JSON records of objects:
_ _ _ _

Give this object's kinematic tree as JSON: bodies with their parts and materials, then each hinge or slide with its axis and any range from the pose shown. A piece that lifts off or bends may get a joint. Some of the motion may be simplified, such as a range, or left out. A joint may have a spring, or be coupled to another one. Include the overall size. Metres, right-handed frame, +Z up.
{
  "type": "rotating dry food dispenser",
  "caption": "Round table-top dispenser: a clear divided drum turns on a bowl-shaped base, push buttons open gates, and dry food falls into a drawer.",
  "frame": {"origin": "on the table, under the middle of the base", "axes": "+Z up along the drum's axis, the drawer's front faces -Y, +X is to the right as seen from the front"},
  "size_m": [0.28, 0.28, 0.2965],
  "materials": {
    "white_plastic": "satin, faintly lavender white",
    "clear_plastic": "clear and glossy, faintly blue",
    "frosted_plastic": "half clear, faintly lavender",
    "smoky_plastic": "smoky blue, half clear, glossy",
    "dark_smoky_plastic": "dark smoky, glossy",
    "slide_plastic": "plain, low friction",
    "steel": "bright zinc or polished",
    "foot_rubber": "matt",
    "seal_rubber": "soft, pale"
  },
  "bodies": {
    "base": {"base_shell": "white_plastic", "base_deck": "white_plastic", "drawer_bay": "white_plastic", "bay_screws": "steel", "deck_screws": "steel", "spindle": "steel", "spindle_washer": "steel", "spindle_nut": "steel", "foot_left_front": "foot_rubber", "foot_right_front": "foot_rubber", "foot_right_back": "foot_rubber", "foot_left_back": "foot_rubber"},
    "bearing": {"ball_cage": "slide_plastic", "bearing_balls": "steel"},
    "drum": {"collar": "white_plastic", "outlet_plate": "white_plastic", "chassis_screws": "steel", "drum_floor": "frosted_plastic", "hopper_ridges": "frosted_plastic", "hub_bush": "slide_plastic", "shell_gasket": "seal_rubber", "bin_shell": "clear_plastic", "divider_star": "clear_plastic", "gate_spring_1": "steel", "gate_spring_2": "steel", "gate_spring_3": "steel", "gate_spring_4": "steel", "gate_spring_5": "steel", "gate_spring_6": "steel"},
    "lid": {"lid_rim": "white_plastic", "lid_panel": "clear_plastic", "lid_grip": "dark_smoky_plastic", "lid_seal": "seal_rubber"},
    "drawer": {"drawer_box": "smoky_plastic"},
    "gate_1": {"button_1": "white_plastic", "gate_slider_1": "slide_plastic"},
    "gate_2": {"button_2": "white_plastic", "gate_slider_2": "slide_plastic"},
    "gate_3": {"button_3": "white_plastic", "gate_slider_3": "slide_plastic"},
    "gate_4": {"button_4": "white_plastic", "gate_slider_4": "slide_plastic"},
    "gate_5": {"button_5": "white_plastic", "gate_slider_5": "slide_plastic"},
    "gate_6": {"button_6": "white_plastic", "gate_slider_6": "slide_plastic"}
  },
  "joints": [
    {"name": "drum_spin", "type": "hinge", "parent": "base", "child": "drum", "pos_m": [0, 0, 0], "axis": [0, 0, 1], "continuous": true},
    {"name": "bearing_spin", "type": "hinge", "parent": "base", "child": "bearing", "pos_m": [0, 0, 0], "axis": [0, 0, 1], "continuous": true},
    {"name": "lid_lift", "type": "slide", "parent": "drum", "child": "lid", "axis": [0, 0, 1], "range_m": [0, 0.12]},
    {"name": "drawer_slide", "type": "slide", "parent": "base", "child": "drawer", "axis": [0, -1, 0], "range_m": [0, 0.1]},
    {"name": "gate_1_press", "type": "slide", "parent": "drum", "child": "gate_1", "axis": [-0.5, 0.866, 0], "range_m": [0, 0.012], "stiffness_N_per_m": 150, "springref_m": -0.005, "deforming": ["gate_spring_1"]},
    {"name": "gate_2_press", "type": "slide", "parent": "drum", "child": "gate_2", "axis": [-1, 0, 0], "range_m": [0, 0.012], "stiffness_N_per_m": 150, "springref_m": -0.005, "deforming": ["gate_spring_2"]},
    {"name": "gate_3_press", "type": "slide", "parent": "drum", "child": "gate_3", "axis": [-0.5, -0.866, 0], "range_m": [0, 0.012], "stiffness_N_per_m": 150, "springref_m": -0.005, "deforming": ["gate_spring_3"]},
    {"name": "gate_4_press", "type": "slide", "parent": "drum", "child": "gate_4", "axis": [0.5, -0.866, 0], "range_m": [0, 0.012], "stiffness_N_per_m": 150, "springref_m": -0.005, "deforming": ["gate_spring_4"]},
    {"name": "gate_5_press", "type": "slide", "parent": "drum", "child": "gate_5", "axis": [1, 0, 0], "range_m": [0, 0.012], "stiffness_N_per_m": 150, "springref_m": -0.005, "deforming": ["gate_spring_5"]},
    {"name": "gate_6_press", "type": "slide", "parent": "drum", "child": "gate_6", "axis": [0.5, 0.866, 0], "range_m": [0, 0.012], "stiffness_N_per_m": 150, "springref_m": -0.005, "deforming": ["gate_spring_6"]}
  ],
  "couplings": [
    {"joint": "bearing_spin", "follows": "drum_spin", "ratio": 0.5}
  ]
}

_ _ _ _

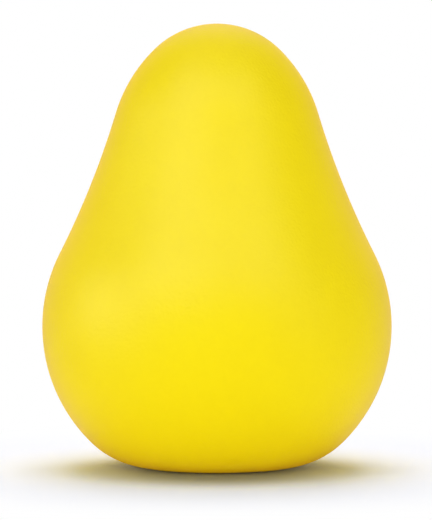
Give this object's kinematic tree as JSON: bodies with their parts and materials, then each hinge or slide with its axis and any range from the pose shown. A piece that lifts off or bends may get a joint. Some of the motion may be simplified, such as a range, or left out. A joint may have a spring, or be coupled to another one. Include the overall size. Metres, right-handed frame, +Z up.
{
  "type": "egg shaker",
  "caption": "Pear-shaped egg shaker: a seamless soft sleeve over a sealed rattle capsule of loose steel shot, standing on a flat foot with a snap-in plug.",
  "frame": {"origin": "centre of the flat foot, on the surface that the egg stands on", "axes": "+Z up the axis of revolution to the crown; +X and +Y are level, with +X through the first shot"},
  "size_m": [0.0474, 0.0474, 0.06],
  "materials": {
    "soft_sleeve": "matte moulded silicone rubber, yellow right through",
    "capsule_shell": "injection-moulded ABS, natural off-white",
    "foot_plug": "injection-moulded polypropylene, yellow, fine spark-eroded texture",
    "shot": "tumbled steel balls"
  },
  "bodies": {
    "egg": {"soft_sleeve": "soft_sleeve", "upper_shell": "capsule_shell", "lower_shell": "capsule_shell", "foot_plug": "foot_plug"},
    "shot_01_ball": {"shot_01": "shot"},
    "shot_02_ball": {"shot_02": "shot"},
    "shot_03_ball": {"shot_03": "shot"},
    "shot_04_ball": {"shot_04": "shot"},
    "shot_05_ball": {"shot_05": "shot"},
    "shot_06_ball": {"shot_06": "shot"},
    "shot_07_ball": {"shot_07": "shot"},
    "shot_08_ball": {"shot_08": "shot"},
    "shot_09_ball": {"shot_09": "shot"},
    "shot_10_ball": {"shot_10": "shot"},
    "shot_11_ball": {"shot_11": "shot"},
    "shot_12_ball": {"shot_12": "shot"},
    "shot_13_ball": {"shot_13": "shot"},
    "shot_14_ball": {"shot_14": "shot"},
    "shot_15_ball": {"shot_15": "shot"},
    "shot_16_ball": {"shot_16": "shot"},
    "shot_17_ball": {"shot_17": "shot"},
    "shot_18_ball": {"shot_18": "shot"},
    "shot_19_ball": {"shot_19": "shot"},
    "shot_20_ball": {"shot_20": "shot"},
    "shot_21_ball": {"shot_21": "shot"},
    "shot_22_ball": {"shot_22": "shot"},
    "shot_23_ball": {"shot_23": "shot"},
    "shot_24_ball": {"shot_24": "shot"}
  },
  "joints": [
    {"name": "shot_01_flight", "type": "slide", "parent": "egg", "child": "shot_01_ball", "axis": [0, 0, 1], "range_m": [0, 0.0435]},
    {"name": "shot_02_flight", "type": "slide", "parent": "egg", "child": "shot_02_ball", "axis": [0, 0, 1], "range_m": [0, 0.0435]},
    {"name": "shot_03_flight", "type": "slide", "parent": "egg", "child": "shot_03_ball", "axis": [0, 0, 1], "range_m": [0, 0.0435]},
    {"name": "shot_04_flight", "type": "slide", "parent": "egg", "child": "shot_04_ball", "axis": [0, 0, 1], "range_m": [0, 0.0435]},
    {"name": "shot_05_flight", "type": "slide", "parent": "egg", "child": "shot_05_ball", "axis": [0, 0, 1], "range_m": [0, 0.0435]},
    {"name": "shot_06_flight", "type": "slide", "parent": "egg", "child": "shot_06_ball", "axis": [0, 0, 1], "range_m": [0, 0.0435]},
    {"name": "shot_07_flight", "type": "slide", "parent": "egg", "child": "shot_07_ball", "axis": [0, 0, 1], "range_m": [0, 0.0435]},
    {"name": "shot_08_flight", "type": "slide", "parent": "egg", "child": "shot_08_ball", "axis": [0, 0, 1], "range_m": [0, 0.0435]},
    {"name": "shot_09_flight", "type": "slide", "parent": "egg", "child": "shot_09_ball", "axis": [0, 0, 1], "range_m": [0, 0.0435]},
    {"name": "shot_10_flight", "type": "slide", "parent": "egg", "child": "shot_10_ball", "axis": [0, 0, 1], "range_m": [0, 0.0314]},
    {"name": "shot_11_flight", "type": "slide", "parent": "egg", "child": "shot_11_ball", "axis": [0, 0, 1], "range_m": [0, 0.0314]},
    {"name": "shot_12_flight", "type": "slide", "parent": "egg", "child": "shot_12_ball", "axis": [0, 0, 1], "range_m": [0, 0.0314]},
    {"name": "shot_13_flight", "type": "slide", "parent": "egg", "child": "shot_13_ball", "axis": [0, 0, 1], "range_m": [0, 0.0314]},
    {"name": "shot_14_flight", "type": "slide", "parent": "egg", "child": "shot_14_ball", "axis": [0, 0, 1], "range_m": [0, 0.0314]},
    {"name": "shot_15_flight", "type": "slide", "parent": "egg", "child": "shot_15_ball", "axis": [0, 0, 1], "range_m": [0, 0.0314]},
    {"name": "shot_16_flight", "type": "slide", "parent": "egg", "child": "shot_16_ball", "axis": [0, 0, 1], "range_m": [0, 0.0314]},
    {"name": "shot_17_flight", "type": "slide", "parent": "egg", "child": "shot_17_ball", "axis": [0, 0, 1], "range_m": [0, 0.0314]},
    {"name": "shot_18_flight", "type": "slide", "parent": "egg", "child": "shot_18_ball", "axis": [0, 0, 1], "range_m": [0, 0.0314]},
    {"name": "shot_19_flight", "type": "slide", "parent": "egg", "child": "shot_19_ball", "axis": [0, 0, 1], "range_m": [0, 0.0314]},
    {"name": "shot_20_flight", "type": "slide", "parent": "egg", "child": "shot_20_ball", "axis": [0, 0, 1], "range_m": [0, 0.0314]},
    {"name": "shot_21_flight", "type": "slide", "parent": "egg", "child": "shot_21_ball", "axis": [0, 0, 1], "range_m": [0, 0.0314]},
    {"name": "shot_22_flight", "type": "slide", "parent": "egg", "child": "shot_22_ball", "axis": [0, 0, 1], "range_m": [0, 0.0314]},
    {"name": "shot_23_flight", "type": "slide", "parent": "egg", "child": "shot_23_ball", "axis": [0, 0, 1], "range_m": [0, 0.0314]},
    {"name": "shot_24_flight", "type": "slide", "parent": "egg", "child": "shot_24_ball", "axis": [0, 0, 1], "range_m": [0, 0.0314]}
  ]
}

_ _ _ _

Pull out all lines containing the word "with" from the entries above.

▶ **Response below**
Give this object's kinematic tree as JSON: bodies with their parts and materials, then each hinge or slide with its axis and any range from the pose shown. A piece that lifts off or bends may get a joint. Some of the motion may be simplified, such as a range, or left out. A joint may have a spring, or be coupled to another one. Include the overall size. Metres, right-handed frame, +Z up.
Give this object's kinematic tree as JSON: bodies with their parts and materials, then each hinge or slide with its axis and any range from the pose shown. A piece that lifts off or bends may get a joint. Some of the motion may be simplified, such as a range, or left out. A joint may have a spring, or be coupled to another one. Include the overall size. Metres, right-handed frame, +Z up.
  "caption": "Pear-shaped egg shaker: a seamless soft sleeve over a sealed rattle capsule of loose steel shot, standing on a flat foot with a snap-in plug.",
  "frame": {"origin": "centre of the flat foot, on the surface that the egg stands on", "axes": "+Z up the axis of revolution to the crown; +X and +Y are level, with +X through the first shot"},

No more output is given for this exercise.